Items from a data source
- - - - -

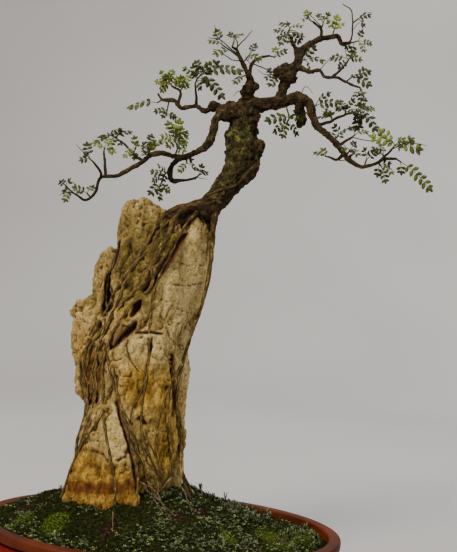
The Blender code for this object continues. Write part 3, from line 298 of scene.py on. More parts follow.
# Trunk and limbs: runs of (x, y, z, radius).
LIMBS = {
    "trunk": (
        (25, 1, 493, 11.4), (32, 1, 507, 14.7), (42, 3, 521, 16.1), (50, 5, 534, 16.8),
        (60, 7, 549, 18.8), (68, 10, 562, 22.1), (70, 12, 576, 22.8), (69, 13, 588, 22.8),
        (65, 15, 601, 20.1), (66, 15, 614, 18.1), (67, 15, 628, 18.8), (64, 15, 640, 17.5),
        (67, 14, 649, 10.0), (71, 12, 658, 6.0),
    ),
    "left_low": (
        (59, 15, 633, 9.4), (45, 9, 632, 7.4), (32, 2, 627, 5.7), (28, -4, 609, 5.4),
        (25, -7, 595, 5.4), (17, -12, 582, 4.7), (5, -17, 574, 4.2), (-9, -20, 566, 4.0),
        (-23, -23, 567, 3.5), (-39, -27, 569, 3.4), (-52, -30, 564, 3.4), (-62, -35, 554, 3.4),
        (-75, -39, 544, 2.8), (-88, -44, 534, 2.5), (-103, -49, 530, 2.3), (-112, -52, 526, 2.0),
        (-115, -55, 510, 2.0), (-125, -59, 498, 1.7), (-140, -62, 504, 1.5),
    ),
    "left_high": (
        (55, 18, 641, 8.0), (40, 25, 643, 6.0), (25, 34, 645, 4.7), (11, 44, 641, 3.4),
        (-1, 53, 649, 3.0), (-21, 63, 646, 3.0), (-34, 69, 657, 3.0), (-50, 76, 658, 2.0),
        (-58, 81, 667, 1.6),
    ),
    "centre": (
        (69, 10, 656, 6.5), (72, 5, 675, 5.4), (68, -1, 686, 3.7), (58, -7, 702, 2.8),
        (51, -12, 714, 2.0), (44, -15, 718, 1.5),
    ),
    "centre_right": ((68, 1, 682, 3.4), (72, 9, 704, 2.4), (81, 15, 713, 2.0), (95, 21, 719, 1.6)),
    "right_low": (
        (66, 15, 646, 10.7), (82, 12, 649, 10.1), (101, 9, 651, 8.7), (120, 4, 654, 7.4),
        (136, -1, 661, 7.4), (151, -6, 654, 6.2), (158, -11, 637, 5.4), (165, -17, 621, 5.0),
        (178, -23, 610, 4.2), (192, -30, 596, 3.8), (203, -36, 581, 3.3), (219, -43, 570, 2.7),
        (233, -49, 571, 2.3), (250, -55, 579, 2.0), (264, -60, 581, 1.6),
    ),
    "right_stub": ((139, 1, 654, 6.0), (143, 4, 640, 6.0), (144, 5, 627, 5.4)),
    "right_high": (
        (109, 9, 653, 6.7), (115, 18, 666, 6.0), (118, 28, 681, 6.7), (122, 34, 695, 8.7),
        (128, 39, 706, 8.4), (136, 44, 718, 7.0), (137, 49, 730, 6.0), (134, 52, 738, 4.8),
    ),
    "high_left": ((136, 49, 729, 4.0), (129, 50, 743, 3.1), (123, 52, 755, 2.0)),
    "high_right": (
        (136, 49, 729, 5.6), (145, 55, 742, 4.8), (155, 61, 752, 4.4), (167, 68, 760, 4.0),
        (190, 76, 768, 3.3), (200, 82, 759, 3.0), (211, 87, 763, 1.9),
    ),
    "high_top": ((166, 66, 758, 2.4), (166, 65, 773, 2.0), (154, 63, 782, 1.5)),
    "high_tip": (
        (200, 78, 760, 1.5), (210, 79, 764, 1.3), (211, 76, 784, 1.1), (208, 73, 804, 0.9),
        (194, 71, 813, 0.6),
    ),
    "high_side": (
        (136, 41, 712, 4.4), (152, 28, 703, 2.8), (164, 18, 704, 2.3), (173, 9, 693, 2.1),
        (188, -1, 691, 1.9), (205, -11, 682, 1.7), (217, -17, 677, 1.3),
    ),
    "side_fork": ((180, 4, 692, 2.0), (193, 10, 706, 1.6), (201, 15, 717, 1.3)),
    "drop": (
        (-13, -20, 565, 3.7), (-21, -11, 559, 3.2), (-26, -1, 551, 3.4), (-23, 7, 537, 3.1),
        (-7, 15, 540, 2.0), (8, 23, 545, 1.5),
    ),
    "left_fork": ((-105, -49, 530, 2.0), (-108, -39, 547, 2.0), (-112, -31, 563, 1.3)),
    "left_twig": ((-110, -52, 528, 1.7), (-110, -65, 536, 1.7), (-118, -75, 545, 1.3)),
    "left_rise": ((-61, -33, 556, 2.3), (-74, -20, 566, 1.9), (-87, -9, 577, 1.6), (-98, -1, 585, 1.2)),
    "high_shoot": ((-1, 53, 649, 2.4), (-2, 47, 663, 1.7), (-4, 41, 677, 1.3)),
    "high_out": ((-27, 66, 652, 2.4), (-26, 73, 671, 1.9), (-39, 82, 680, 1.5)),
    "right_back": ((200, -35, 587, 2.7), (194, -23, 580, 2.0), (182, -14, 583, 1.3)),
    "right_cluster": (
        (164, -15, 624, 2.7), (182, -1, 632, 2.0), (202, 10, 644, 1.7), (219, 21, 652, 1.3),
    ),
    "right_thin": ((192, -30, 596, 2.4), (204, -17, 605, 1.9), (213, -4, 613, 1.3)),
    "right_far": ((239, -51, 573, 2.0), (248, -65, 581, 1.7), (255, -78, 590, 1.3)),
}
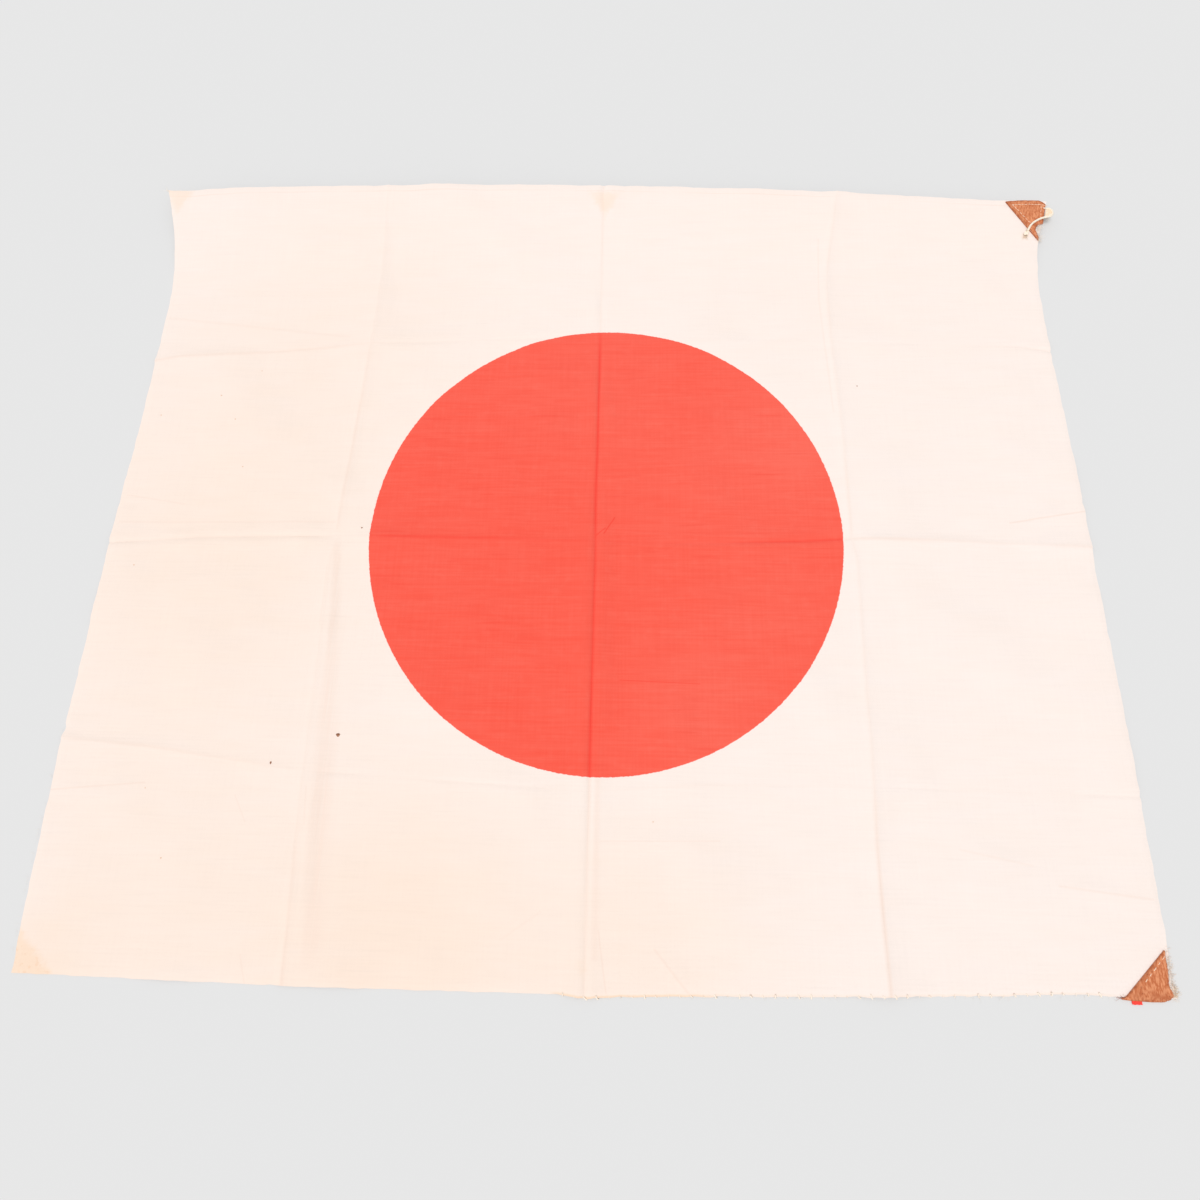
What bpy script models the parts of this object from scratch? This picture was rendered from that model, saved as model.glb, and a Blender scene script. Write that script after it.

- - - - -

Written task | Look for the word "Write" in every line of the listing and copy the lines that have it.

Exercise output |
The Blender code for this object continues. Write part 3, from line 298 of scene.py on. More parts follow.
What bpy script models the parts of this object from scratch? This picture was rendered from that model, saved as model.glb, and a Blender scene script. Write that script after it.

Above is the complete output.